Btw, thank you all for being so active in this forum, you guys are great teachers!


----------



## Hakro

Hi Vitalore,

I'm sorry that Finnish is not always logical, but also all the other languages are illogical every now and then.

You can say "kentällä on hiekkaa" or "kentällä on ruohoa" or other uncountable words but not "kentällä on taloa" because _talo_ is a countable word.



> Kentällä on talo = There's *a/one* house at the field -- The house is (situated) at the field = _Talo on kentällä_
> Kentällä on taloa = There's a house at the field (?)
> Kentällä on taloja = There are houses at the field


I hope this helps. If not, please ask again.


----------



## 盲人瞎馬

Hakro said:


> Hi Vitalore,
> 
> I'm sorry that Finnish is not always logical, but also all the other languages are illogical every now and then.
> 
> You can say "kentällä on hiekkaa" or "kentällä on ruohoa" or other uncountable words but not "kentällä on taloa" because _talo_ is a countable word.
> 
> 
> I hope this helps. If not, please ask again.
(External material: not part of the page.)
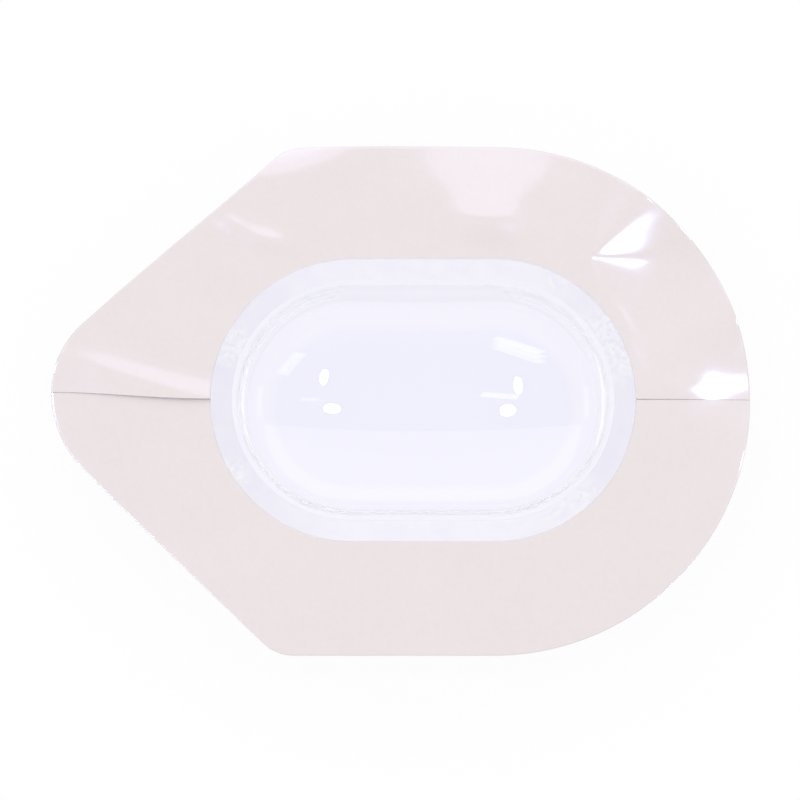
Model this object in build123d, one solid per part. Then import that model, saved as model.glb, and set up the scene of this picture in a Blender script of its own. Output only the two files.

There are so many rules around the usage of the partitive that every time I think I found a blank spot, I'm wrong.
Well, living and learning.
Thank you.


----------



## pearho

This is of course off-topic, but to me it sounds more natural to say "in the field" than "at the field". What do you native English-speakers say?


----------



## Hakro

pearho said:


> This is of course off-topic, but to me it sounds more natural to say "in the field" than "at the field".


I agree but as it was not the main point of the thread I didn't care to mention it.


----------



## fsm*

Just to confirm what pearho and Hakro have already said, "at the field" should be changed to "in the field" in all the original examples.


----------